FIG. 4 illustrates annular cutter 10 in use cutting through a pipe 60 to remove a section of the pipe. In use, cutting edge 52 is rotatably advanced toward pipe 60 and tapered blade edges 54, 56 initiate the initial pairing action by contact with the outer surface of the pipe. As annular cutter 10 advances deeper into the pipe, inner and outer facing scalloped blade portions 42A, 42B pare the pipe material at a continuously varying angle. As annular cutter 10 further advances, slots 44 impinge the edge of the cut profile and assist in both removing material to the width of the peripheral annular wall 30 and directing pared material towards inner recess 32. Annular cutter 10 continues with this cutting action by advancing further into the pipe and clearing the cut profile width by virtue of continuing advancement of the three blade profiles as described.
FIGS. 5 and 6 show alternative annular cutters 10′ and 10″ respectively based on annular cutter 10 but with the addition of: 1) an axially extending spiral of apertures 44A extending radially through the peripheral annular wall 30 from the outer surface 30A of the peripheral annular wall to inner recess 32; and 2) an axially extending spiral channel 44B formed in outer surface 30A of peripheral annular wall 30. Advantageously, the provision of apertures 44A or channel 44B allows for collection of pared material at points spaced longitudinally from cutting surface 40 to further assist swarf collection. Although only one spiral of apertures 44A and one spiral channel 44B are depicted in the figures, the skilled person will appreciate that one or more additional spiral of apertures or spiral channels may be provided. For example, a spiral of apertures or spiral channel may be provided in conjunction with each slot 44′, 44″ or (for example) every other slot.
FIG. 7 shows a further alternative annular cutter 10′″ based on annular cutter 10″ of FIG. 6. In this embodiment slots 44″ are omitted and the paring/swarf collection function is provided exclusively by a plurality of axially extending spiral channels 44B′ (only one shown for simplicity) extending in a spiral along the peripheral annular wall from its leading end 34 to its trailing end 36.
While certain illustrative embodiments have been described in connection with the Figures, those of ordinary skill in the art will recognize and appreciate that the scope of this disclosure is not limited to those embodiments explicitly shown and described herein. Rather, many additions, deletions, and modifications to the embodiments described herein may be made to produce embodiments within the scope of this disclosure, such as those hereinafter claimed, including legal equivalents. In addition, features from one disclosed embodiment may be combined with features of another disclosed embodiment while still being within the scope of this disclosure, as contemplated by the inventors.

Claims

What is claimed is:

1. An annular cutter, comprising:

a body including a peripheral annular wall having a leading end defining a cutting surface, the cutting surface being configured to rotate about a central longitudinal axis of the body as the annular cutter is advanced along the longitudinal axis in a cutter advancement direction;

wherein the cutting surface includes:

a plurality of circumferentially spaced scalloped blade portions; and

a plurality of recessed regions, each of the plurality of recessed regions being provided circumferentially between a respective pair of the plurality of circumferentially spaced scalloped blade portions and aligned along the longitudinal axis with at least a part of at least one scalloped blade portion of the plurality of circumferentially spaced scalloped blade portions.
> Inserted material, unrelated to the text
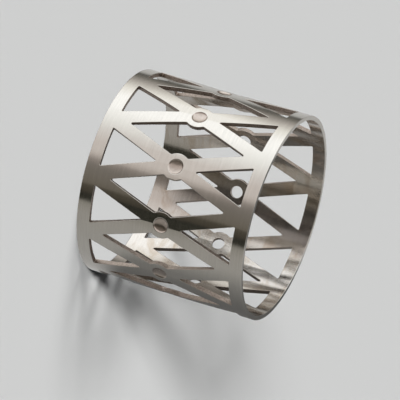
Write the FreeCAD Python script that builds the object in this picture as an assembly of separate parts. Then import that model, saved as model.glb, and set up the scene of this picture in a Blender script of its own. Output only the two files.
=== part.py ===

2. The annular cutter according to claim 1, wherein each of the plurality of recessed regions has a length in the axial direction substantially equal to or greater than the length in the axial direction of the at least one scalloped blade portion.

3. The annular cutter according to claim 1, wherein each of the plurality of recessed regions comprises an aperture extending radially through the peripheral annular wall from an outer surface of the peripheral annular wall to an inner region of the body.

4. The annular cutter according to claim 3, wherein each aperture comprises an axially extending slot extending from a leading edge of the cutting surface.

5. The annular cutter according to claim 3, wherein the peripheral annular wall further defines at least one axially extending series of apertures or at least one axially extending elongate channel.

6. The annular cutter according to claim 5, wherein the at least one series of apertures or at least one elongate channel extends in a spiral pattern.

7. The annular cutter according to claim 1, wherein each of the plurality of recessed regions comprises a channel formed in the outer surface of the peripheral annular wall.

8. The annular cutter according to claim 7, wherein each of the channels is an elongate channel extending in a longitudinal direction.

9. The annular cutter according to claim 7, wherein each elongate channel extends in a spiral pattern.

10. The annular cutter according to claim 1, wherein the plurality of circumferentially spaced scalloped blade portions comprise a plurality of pairs of radially inwardly and radially outwardly facing scalloped blade portions.

11. The annular cutter according to claim 1, wherein each pair of scalloped blade portions is circumferentially spaced from its respective recessed region by at least one connecting region defining a cutting edge.

12. The annular cutter according to claim 11, wherein the cutting edge comprises at least one or both of a radially inwardly facing tapered blade edge and a radially outwardly facing tapered blade edge.

13. The annular cutter according to claim 12, wherein the radially inwardly facing tapered blade edge has a length in the axial direction that is greater than a length of the radially outwardly facing tapered blade edge.

14. The annular cutter according to claim 12, wherein the angle of taper of the radially outwardly facing tapered blade edge is greater than the angle of taper of the radially inwardly facing tapered blade edge.